The defendant company alleged that it had never received such services of the plaintiff and denied the fact of the employment, but, as we have said, the evidence of record affirmatively establishes the finding of the trial judge that the services were rendered, and that they were rendered under a contract of employment between the plaintiff and one Ansuategui, the local manager of the defendant company; the only evidence introduced by the defendant in this connection being the testimony of the general manager of the company, who lived in Manila, to the effect that it does not appear from the books of the company that the plaintiff was employed by the defendant, or that any record of the employment was forwarded to the central office in Manila.

Counsel for the defendant company insists, however, that, granting that the plaintiff did in fact work in the mines of the defendant company and was employed by its local manager, nevertheless, defendant is not indebted to the plaintiff for these services, because the local manager at the mines was not authorized to enter into the alleged contract of employment, such authority not having been granted to him under his letter of instructions, a copy of which appears in the record.

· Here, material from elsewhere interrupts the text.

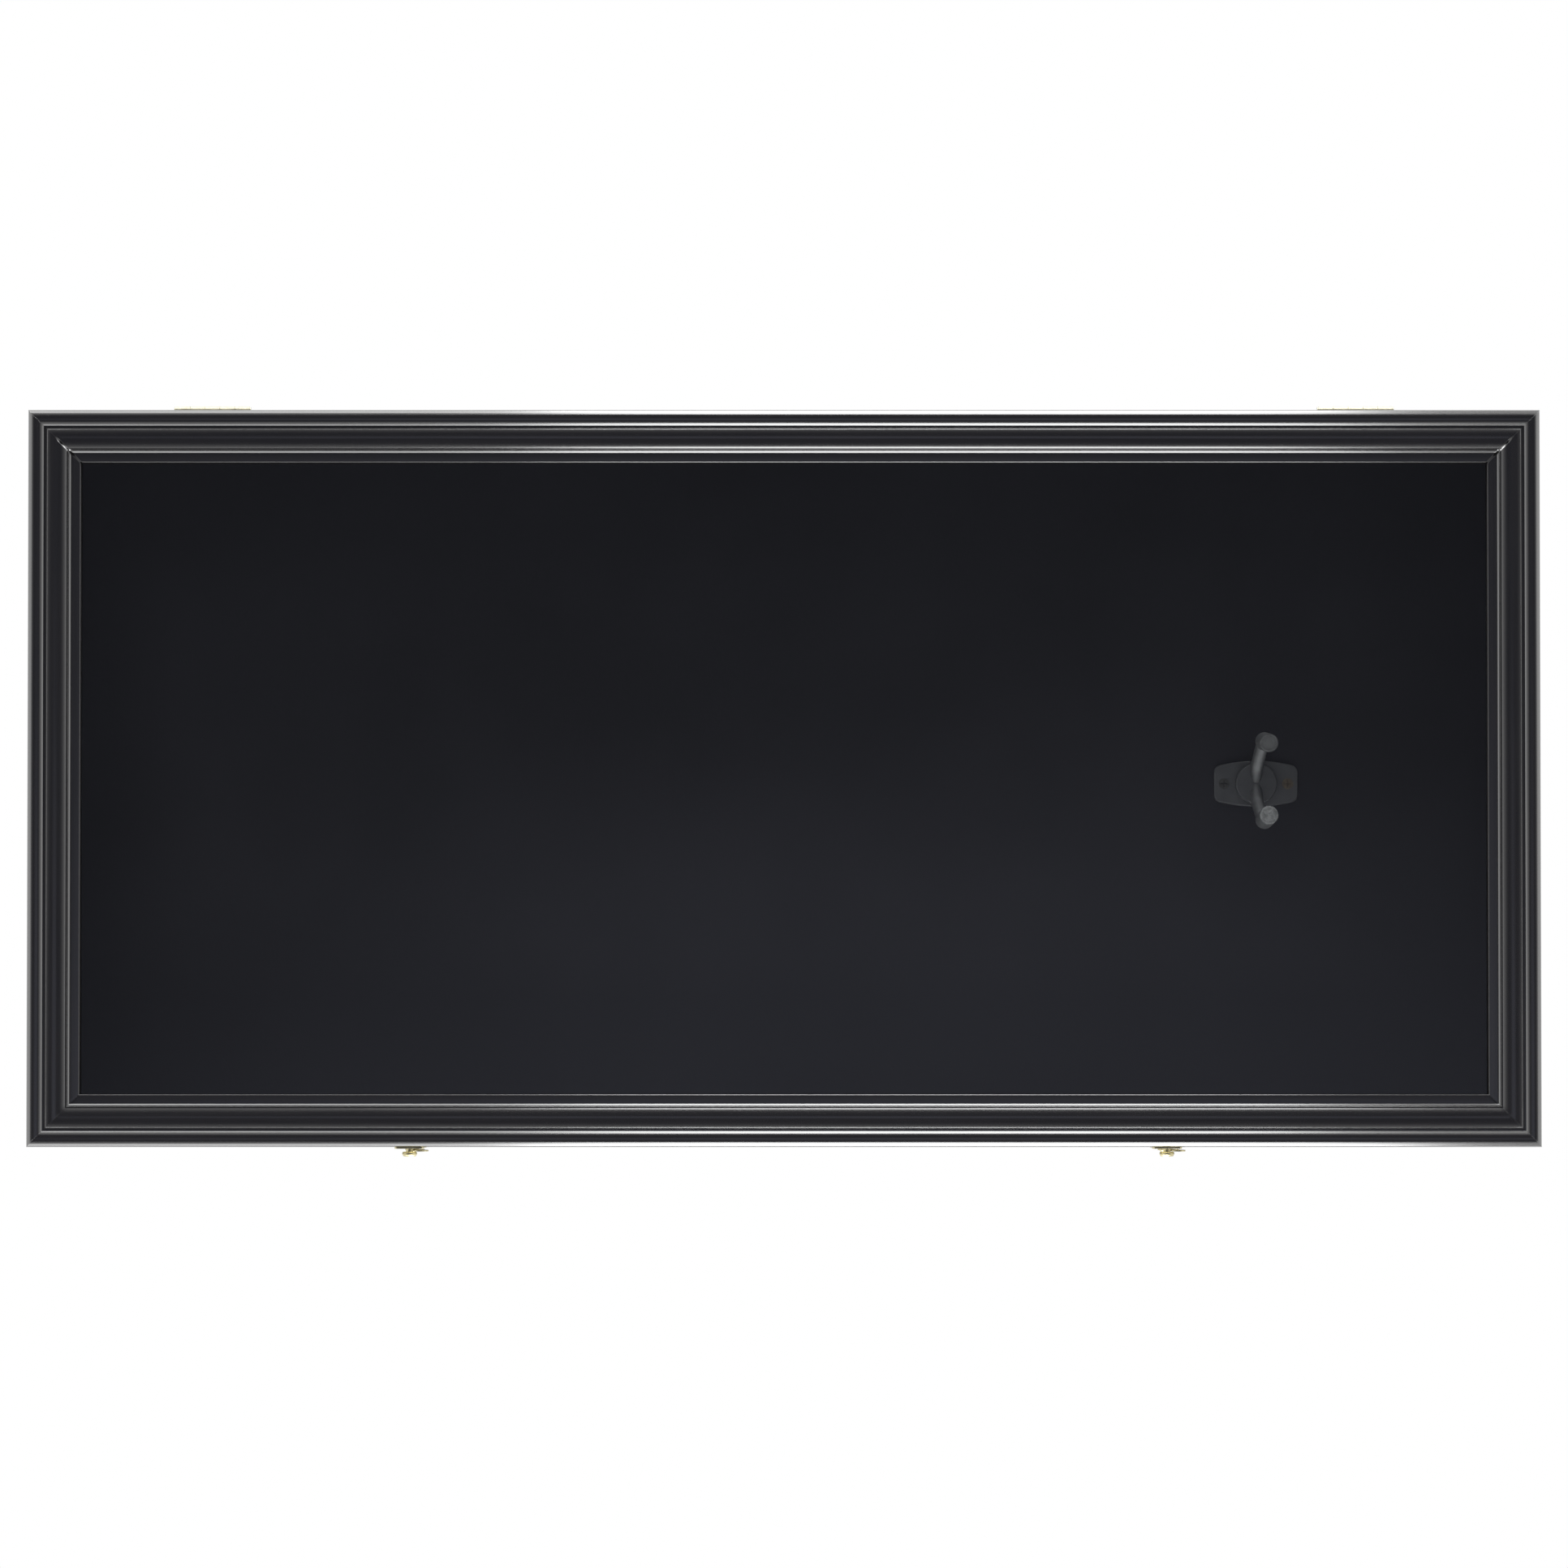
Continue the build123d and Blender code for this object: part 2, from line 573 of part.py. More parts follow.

It is not necessary for us to discuss the question of the liability of the defendant company to the plaintiff for the value of the services rendered, if it in fact appeared that the manager at the mines was not expressly authorized to employ the plaintiff and to contract for his services, because we are of opinion that the authority to contract for the employment of the plaintiff was clearly conferred upon Ansuategui by the terms of this letter of instructions.

These instructions, which were introduced into the record, were dated Manila, May 23, 1903, and among other provisions contain the following:jgc:chanrobles.com.ph

"Es tambien derroche los sueldos que dicen pagan a los faginantes y el exceso de gente para poco trabajo; debe tenerse la gente necesaria y pagar lo razonable, y al que no le convenga que se marche. Deben hacer por contrata el corte de trozos y maderas de todas clases, y a sueldo la gente que se emplea para hacer los barracones y otros trabajos que su criterio le dicte, pero no permitiendo por ningun concepto que abusen.

"(The salaries which it is said are paid to the faginantes and the excess of employees for little work is also a waste. The necessary employees should be kept and paid reasonably, and he who is not needed [satisfied], let him go. The cutting of logs and wood of all kinds ought to be done by contract, and the persons employed in digging the barracones and other work at wages which your good judgment may dictate, but on no account permitting abuses.)"

And at the conclusion of the letter of instructions, we find the following:jgc:chanrobles.com.ph

"To que aqui no va anotado, esperamos lo subsane Vd. con su buen criterio, y le recomendamos por ultimo nos tenga al corriente de todo.

"(We trust you to correct and supply (subsanar) anything which is not noted herein, in accordance with your good judgment, and finally we urgently request that you keep us informed of everything.)"

Other provisions of the letter of instructions expressly authorized Ansuategui, as the local manager of the defendant company at the mines, to discharge employees who did not prove satisfactory, and leave no room for doubt that he was duly authorized to represent the company at the mines so far as this was necessary for their proper local management.

Taking into consideration the fact that the mines of the defendant company are located upon an island some two days distance by steamer from the office of the company at Manila, that the only communication therewith was by mail a few times per month, and that in the very nature of the enterprise, it was necessary, in order that the local manager might successfully perform his duties, to confer upon him wide scope in the employment and discharge of labor, we think that there can be no doubt that Genaro Ansuategui was fully and expressly authorized by the terms of this letter of instructions to enter into the alleged contract of employment with the plaintiff on behalf of the defendant company; and the evidence of record establishing the fact that he did do so, and that the plaintiff worked for the company for the period set out in the findings of the trial court, we are of opinion that the trial court properly rendered judgment in favor of the plaintiff and against the defendant for the value of the services rendered.

The plaintiff not having appealed from the judgment of the trial court denying him the alleged contract value of the services rendered, and the evidence of record fully sustaining the findings as to the reasonable value of these services, the judgment of the trial court should be and is hereby affirmed, with the costs of this instance against the defendant. So ordered.

Arellano, C.J., Torres, Mapa, Willard and Tracey, JJ., concur.